Wuhan: Wuhan was a fun city with great shopping. A personal highlight was the tshirt I bought that reads Big Mac and then Attack underneath it five times in different colors. As a group, we all really enjoyed the Wuhan Institute of Physical Education. Getting to see the gymnasts train was an awe-inspiring sight. Also, talking with the students was exciting because they were all so enthusiastic about talking with American students. It was yet another opportunity to exchange emails and further the America-China network we've seen growing since we've been here.
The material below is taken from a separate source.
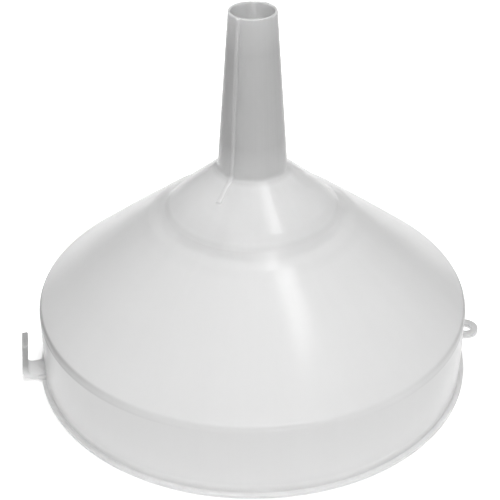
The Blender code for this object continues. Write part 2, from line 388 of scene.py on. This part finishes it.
def bake_modifiers(body):
    """Replace a body's mesh by what its modifiers make of it."""
    graph = bpy.context.evaluated_depsgraph_get()
    done = bpy.data.meshes.new_from_object(body.evaluated_get(graph))
    body.modifiers.clear()
    body.data = done


def smooth(body, sharp_angle):
    """Shade a body smooth except along edges sharper than an angle in degrees."""
    body.data.shade_smooth()
    body.data.set_sharp_from_angle(angle=radians(sharp_angle))


# ---------------------------------------------------------------- node materials

def new_material(name):
    """Return a material with its node tree and its Principled node."""
    material = bpy.data.materials.new(name)
    material.use_nodes = True
    return material, material.node_tree, material.node_tree.nodes["Principled BSDF"]


def link(tree, source, target):
    tree.links.new(source, target)


def object_position(tree, stretch=(1.0, 1.0, 1.0)):
    """Return a socket with the surface point in metres, stretched along each axis."""
    place = tree.nodes.new("ShaderNodeTexCoord")
    scale = tree.nodes.new("ShaderNodeMapping")
    scale.inputs["Scale"].default_value = stretch
    link(tree, place.outputs["Object"], scale.inputs["Vector"])
    return scale.outputs["Vector"]


def noise(tree, vector, scale, detail=2.0, roughness=0.5):
    """Return a noise value socket; scale is in cycles per metre."""
    texture = tree.nodes.new("ShaderNodeTexNoise")
    texture.inputs["Scale"].default_value = scale
    texture.inputs["Detail"].default_value = detail
    texture.inputs["Roughness"].default_value = roughness
    link(tree, vector, texture.inputs["Vector"])
    return texture.outputs["Fac"]


def remap(tree, value, low, high, from_low=0.3, from_high=0.7):
    """Return a socket that carries a value from one range to another."""
    node = tree.nodes.new("ShaderNodeMapRange")
    node.inputs["From Min"].default_value = from_low
    node.inputs["From Max"].default_value = from_high
    node.inputs["To Min"].default_value = low
    node.inputs["To Max"].default_value = high
    link(tree, value, node.inputs["Value"])
    return node.outputs["Result"]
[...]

The Splendid China: The cruise was fantastic. Actually going through the Three Gorges Dam was something I'll always remember. I think my favorite part of the cruise was the talent show. Our dance to the Jock Jams Mega Mix was so much fun to prepare and even more fun to perform. While part of me didn't want to satisfy the boat director Linda by entering the talent show, it was definitely worth it for our great costumes and creative dance moves. Yet, I'm still a little bitter that they started our music too softly at first and we had to skip a couple of the best moves, but Bryce still had his solo at the end which was a vital part of the routine. Also, as posted earlier, gua sha was awesome.

Beijing: I slept on the only man-made structure visible from space. Camping on the Great Wall of China is quite possibly the highlight of our entire China trip. We actually got to see stars in China and instead of being woken up early by Linda's voice, we were woken up early by the sun. Using my cell phone on the Great Wall of China was also an interesting mix of old and new aspects of China's culture. One thing I don't love about the Great Wall is that there's nowhere to go to the bathroom and drinking water requires the decision between being thirsty, having to hike down to use the bathroom, or having to hold it all night. Being slightly uncomfortable was definitely worth sleeping there, and it was somewhat alleviated by delicious Oreos, which from now on will always make me think of Cami. Also in Beijing I bought a sword, and I'm really excited about that.

Coming home soon and back here eventually!